**TASK TO CARRY OUT**
Using the material below, copy every line where "type" appears.

**DATA SUPPLIED**
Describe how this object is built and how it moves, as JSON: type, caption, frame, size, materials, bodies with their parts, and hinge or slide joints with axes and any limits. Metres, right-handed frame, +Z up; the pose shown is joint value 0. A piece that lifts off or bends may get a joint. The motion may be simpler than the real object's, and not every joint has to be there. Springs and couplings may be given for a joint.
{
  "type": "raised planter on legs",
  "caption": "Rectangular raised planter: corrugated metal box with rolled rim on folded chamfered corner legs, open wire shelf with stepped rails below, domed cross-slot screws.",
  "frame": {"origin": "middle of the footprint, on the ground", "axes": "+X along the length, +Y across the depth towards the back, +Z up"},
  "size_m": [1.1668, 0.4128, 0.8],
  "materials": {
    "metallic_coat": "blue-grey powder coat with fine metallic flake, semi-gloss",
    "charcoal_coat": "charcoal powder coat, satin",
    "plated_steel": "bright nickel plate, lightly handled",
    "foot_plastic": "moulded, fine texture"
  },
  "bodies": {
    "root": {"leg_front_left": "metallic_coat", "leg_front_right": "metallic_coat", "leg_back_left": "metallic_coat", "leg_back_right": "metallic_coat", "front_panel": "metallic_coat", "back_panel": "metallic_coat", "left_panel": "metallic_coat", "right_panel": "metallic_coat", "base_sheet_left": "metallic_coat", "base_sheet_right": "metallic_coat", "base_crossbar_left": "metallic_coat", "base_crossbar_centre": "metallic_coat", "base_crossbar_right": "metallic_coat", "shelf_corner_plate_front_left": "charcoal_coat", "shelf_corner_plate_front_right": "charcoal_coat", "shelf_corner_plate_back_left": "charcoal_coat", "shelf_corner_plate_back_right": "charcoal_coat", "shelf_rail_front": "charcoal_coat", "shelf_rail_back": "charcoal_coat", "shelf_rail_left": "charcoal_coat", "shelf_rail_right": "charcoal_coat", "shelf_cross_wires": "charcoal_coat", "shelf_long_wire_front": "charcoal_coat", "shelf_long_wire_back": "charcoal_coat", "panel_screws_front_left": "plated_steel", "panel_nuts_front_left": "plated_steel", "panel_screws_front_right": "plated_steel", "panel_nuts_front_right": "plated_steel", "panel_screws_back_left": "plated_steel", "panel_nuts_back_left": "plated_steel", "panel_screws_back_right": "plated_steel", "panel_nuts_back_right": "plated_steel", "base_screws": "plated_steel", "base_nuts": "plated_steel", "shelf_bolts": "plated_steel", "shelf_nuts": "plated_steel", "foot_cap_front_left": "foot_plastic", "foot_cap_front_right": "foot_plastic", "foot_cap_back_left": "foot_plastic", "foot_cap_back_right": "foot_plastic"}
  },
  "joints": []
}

* * *

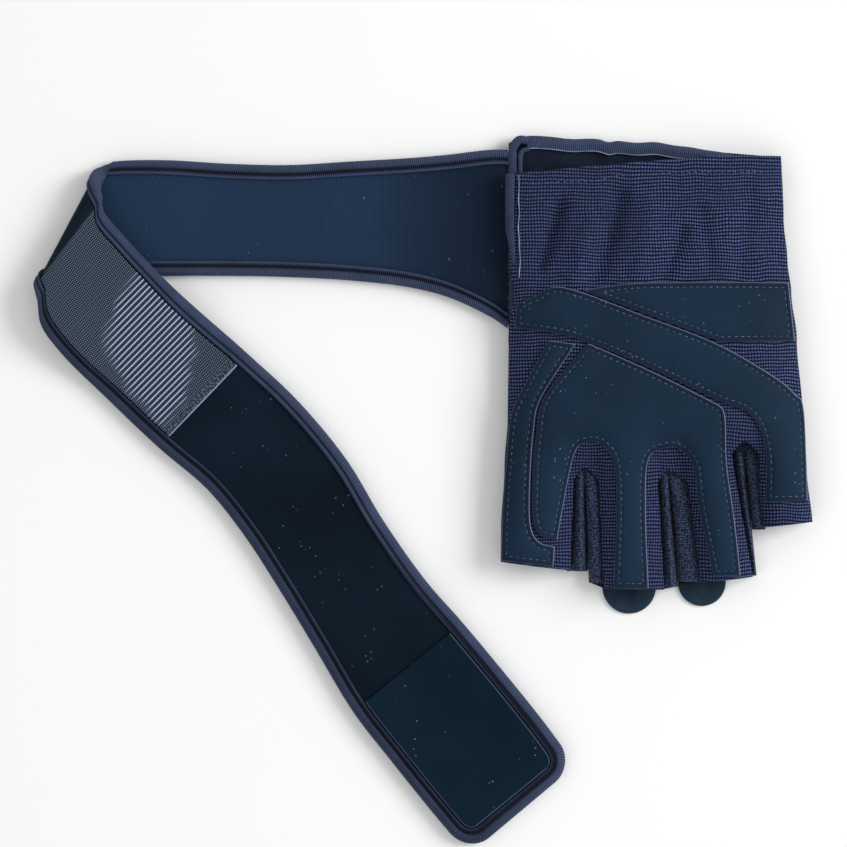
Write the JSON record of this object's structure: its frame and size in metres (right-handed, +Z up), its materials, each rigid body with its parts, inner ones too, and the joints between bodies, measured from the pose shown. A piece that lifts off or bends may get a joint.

==

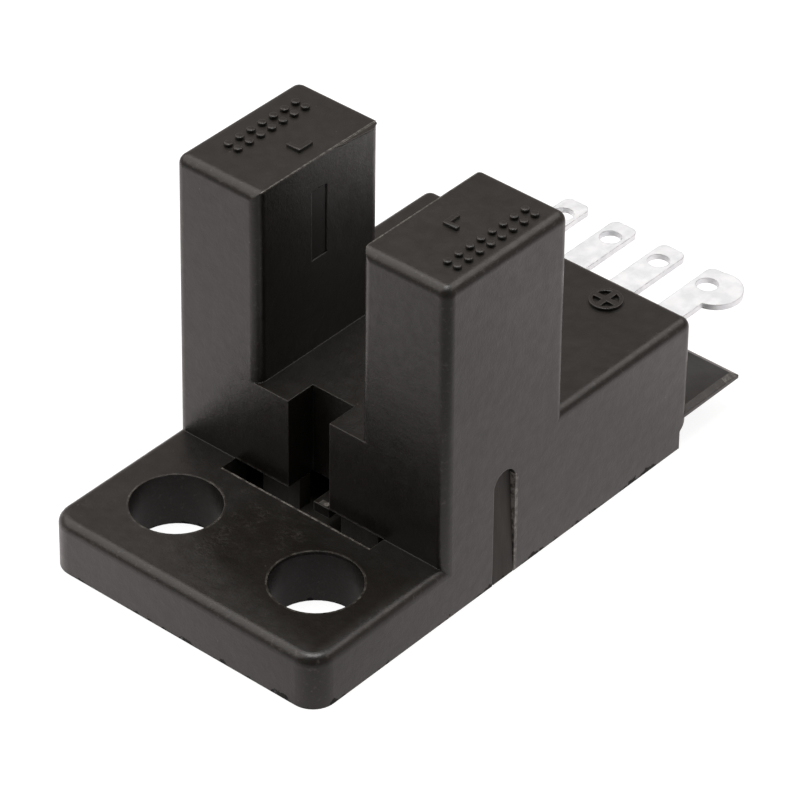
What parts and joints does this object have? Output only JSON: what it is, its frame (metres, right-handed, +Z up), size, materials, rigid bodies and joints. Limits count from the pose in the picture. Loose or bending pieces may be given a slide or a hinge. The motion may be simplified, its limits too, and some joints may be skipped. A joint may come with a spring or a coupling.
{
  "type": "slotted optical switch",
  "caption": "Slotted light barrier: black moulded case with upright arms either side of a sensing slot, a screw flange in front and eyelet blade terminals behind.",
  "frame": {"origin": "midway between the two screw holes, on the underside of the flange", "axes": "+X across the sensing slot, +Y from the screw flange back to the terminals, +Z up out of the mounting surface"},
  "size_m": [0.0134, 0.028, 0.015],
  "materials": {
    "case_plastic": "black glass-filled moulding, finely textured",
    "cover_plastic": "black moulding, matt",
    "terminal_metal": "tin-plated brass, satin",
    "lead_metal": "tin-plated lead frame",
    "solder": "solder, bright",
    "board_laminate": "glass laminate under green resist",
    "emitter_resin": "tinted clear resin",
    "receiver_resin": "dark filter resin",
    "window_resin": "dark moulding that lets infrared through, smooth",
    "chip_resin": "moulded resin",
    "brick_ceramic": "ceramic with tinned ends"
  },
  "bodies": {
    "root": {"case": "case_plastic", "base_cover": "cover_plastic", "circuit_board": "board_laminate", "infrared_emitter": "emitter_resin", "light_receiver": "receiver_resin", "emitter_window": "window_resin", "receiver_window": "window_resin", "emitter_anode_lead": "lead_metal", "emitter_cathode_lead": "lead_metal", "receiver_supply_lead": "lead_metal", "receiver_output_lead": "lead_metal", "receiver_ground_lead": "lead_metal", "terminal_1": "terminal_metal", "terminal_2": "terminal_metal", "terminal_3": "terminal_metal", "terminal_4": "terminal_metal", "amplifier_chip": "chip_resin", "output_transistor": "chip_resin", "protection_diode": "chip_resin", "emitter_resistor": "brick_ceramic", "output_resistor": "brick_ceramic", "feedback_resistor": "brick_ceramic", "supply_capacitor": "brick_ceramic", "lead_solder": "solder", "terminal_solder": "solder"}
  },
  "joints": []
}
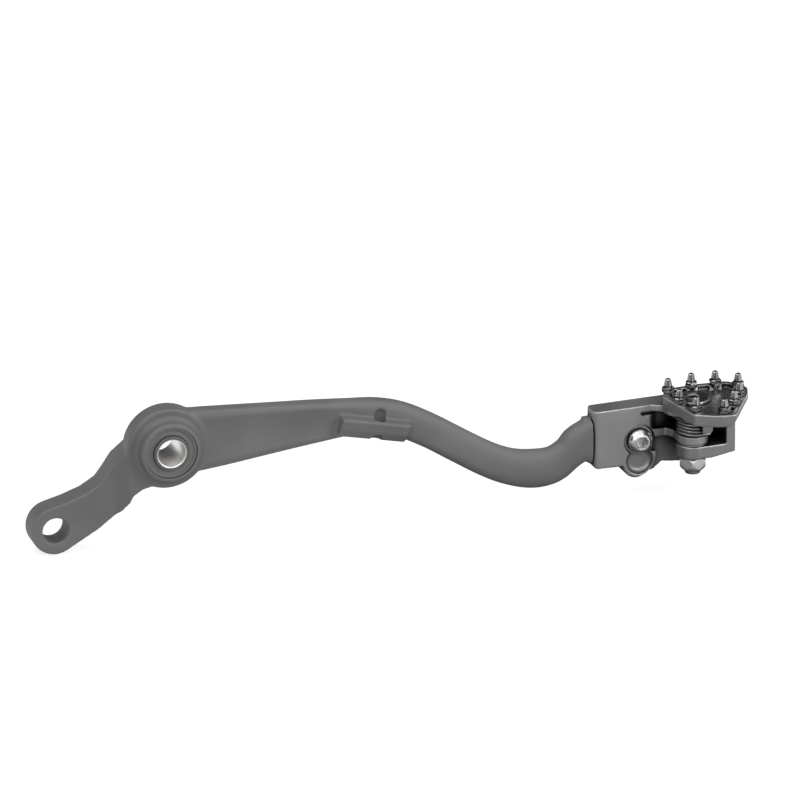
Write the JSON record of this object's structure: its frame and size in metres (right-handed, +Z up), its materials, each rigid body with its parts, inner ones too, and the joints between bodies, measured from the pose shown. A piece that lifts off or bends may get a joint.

**TASK RESPONSE**
Describe how this object is built and how it moves, as JSON: type, caption, frame, size, materials, bodies with their parts, and hinge or slide joints with axes and any limits. Metres, right-handed frame, +Z up; the pose shown is joint value 0. A piece that lifts off or bends may get a joint. The motion may be simpler than the real object's, and not every joint has to be there. Springs and couplings may be given for a joint.
  "type": "raised planter on legs",
  "type": "slotted optical switch",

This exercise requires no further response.